Data 304 Portfolio

Author

Priscilla Chen


HW 7

Exercise 1 (Wilke on visualizing amounts) Read Chapter 6 of Wilke (2019).

This chapter begins by discussing bar charts. Many of you gravitate toward bar plots. Beware the tendency to overuse them! But if you are going to use them, you should use them well.

  1. List some guidelines/advice Wilke gives about creating bar charts.

    • Rotating labels can result in ugly axis guide, a better solution is to swap x and y axis so that the bars run horizontally.

    • We need to pay attention to the order in which the bars are arranged.

    • A group bars figure is only primarily interested in specific differences in a particular group. It’s not good if we care more about the overall pattern.

    • Stacking is useful when the sum of the amounts represented by the individual stacked bars is in itself a meaningful amount.

  2. When is it not advised to use a bar chart? Why?

    • When the value does not start at zero. Because the limitation of bars is that they need to start at zero, so that the bar length is proportional to the amount shown.
  3. What alternatives to bars are mentioned in this chapter?

    • dots, colors.
  4. What guidance does Wilke give about whether or not to stack bars vs. dodge them (using an offset in Vega-Lite)?

    • Stacked bars are useful when the sum of the amounts represented by the individual stacked bars is in itself a meaningful amount. Stacking is also appropriate when the individual bars represent counts.

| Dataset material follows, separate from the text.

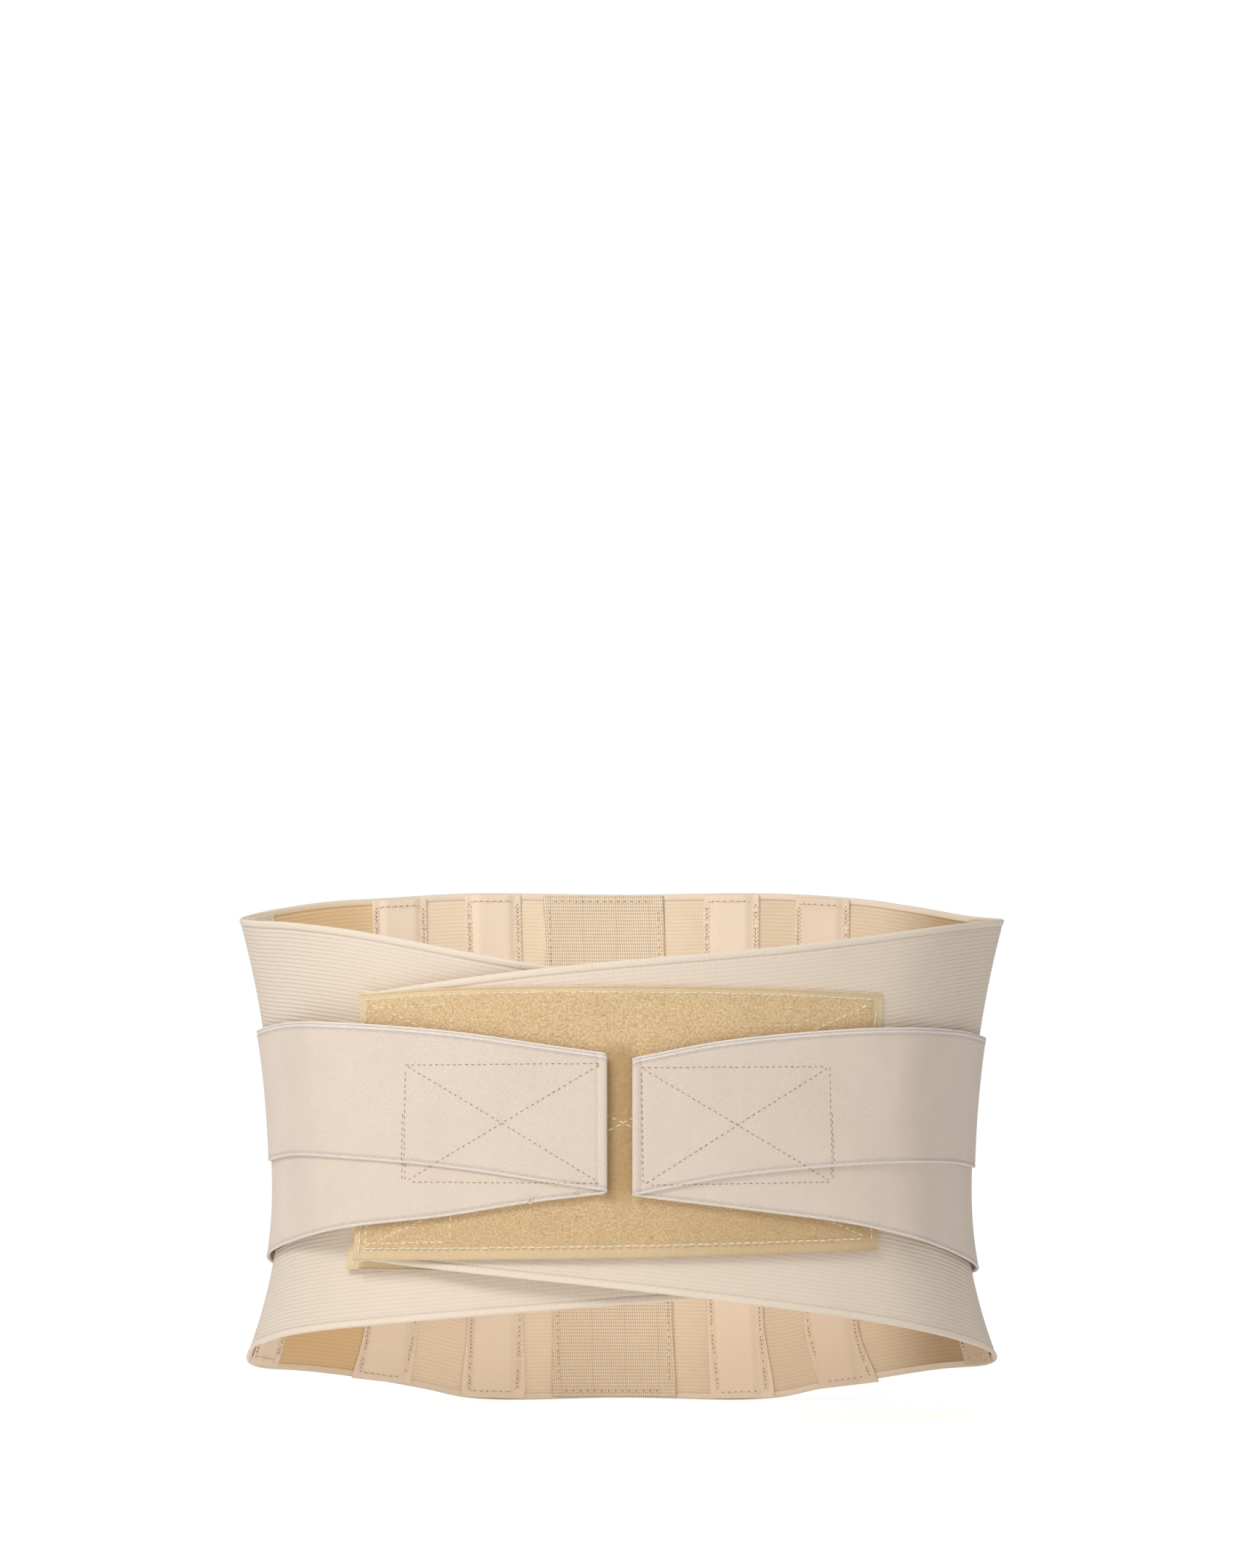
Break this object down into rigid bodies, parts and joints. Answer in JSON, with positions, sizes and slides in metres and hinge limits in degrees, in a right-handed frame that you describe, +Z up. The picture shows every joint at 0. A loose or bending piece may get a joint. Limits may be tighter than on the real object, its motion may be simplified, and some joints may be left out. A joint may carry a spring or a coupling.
{
  "type": "lumbar support belt",
  "caption": "Elastic lumbar belt closed as worn: wide ribbed bands, stayed back, overlapping front with loop pads and two pairs of pull straps on hook tabs.",
  "frame": {"origin": "centre of the waist opening, at half the height of the back panel", "axes": "+X to the wearer's left (right as seen from the front), +Y to the back panel, +Z up; the closure faces -Y"},
  "size_m": [0.3734, 0.2168, 0.2614],
  "materials": {
    "band_elastic": "ribbed elastic, matte",
    "strap_elastic": "fine knit elastic, matte",
    "loop_pile": "brushed loop pile",
    "hook_tape": "moulded hooks on woven tape",
    "pocket_tape": "satin twill tape",
    "patch_webbing": "coarse woven webbing",
    "anchor_tape": "woven seam tape",
    "stay_steel": "flat spring steel"
  },
  "bodies": {
    "back": {"anchor_tape_left": "anchor_tape", "anchor_tape_right": "anchor_tape", "center_patch": "patch_webbing", "lower_band_back": "band_elastic", "pocket_inner_left": "pocket_tape", "pocket_inner_right": "pocket_tape", "pocket_outer_left": "pocket_tape", "pocket_outer_right": "pocket_tape", "pocket_side_left": "pocket_tape", "pocket_side_right": "pocket_tape", "stay_inner_left": "stay_steel", "stay_inner_right": "stay_steel", "stay_outer_left": "stay_steel", "stay_outer_right": "stay_steel", "stay_side_left": "stay_steel", "stay_side_right": "stay_steel", "strap_lower_left_rear": "strap_elastic", "strap_lower_right_rear": "strap_elastic", "strap_upper_left_rear": "strap_elastic", "strap_upper_right_rear": "strap_elastic", "upper_band_back": "band_elastic"},
    "right_front": {"upper_band_right": "band_elastic", "lower_band_right": "band_elastic", "loop_pad_right": "loop_pile", "hook_patch_right": "hook_tape", "strap_upper_right_side": "strap_elastic", "strap_lower_right_side": "strap_elastic"},
    "left_front": {"upper_band_left": "band_elastic", "lower_band_left": "band_elastic", "loop_pad_left": "loop_pile"},
    "left_strap_side": {"strap_upper_left_side": "strap_elastic", "strap_lower_left_side": "strap_elastic"},
    "left_tab": {"strap_upper_left_tab": "strap_elastic", "strap_lower_left_tab": "strap_elastic", "tab_hook_left": "hook_tape"},
    "right_tab": {"strap_upper_right_tab": "strap_elastic", "strap_lower_right_tab": "strap_elastic", "tab_hook_right": "hook_tape"}
  },
  "joints": [
    {"name": "front_opening", "type": "hinge", "parent": "back", "child": "right_front", "pos_m": [0.17885, -0.03048, 0], "axis": [0, 0, 1], "range_deg": [0, 60]},
    {"name": "left_panel_opening", "type": "hinge", "parent": "back", "child": "left_front", "pos_m": [-0.17885, -0.03048, 0], "axis": [0, 0, -1], "range_deg": [0, 25]},
    {"name": "left_strap_swing", "type": "hinge", "parent": "back", "child": "left_strap_side", "pos_m": [-0.17235, 0.02744, 0], "axis": [0, 0, -1], "range_deg": [0, 155]},
    {"name": "left_tab_peel", "type": "hinge", "parent": "left_strap_side", "child": "left_tab", "pos_m": [-0.13987, -0.07511, 0], "axis": [0, 0, -1], "range_deg": [0, 110]},
    {"name": "right_tab_peel", "type": "hinge", "parent": "right_front", "child": "right_tab", "pos_m": [0.13867, -0.07564, 0], "axis": [0, 0, 1], "range_deg": [0, 110]}
  ],
  "couplings": [
    {"joint": "left_panel_opening", "follows": "front_opening", "ratio": 0.33},
    {"joint": "left_strap_swing", "follows": "front_opening", "ratio": 2.5}
  ]
}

    • Dodge bars are useful when we need to show a lot of information at once. It’s good if we are primarily interested in the differences in the levels of one variable among a particular group.

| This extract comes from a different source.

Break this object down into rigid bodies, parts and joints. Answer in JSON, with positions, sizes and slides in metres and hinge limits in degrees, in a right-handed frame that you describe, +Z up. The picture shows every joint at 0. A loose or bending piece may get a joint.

  5. Recreate Figure 6.3 in Vega-Lite. [CSV]

Code
library(reticulate)
Code
df = pd.read_csv("https://calvin-data304.netlify.app/data/cow-movies.csv")
df["amount_millions"] = df["amount"] / 1_000_000
chart_6_3 = alt.Chart(df, width=400, height=300).mark_bar().encode(
  y =alt.Y("title_short:N", title = "", sort = "-x"), 
  x= alt.X("amount_millions:Q", 
  sort = 'ascending', 
  title = "weekend gross (million USD)",
  scale=alt.Scale(domain=[0, 80]), 
        axis=alt.Axis(values=[0, 20, 40, 60, 80])
        ) 
        )
  
chart_6_3
  1. Recreate Figures 6.8 and 6.9 in Vega-Lite. [CSV]
Code
df_8 = pd.read_csv('https://calvin-data304.netlify.app/data/cow-income.csv')
include_race = ["asian", "white", "hispanic", "black"]
df_8_filtered = df_8[df_8["race"].isin(include_race)]

Chart_6_8 = alt.Chart(df_8_filtered,width = 400, height = 300).mark_bar().encode(
    x=alt.X("race:N", title="", axis=alt.Axis(labelAngle=0), sort = include_race),
    xOffset=alt.XOffset("age:N"),
    y=alt.Y("median_income:Q", title="median income (USD)", scale=alt.Scale(domain=[0, 100000]), axis=alt.Axis(values = [20000, 40000, 60000, 80000, 100000],format="$,.0f")),
    color=alt.Color("age:N", title="age (yrs)", scale=alt.Scale(scheme="blues"))
)


Chart_6_8
Code
df_9 = pd.read_csv('https://calvin-data304.netlify.app/data/cow-income.csv')
include_race= ["asian", "white", "hispanic", "black"]
df_9_filtered = df_9[df_9["race"].isin(include_race)]
df_9_filtered = df_9_filtered.assign(age=df_9_filtered["age"].str.replace("to", "-"))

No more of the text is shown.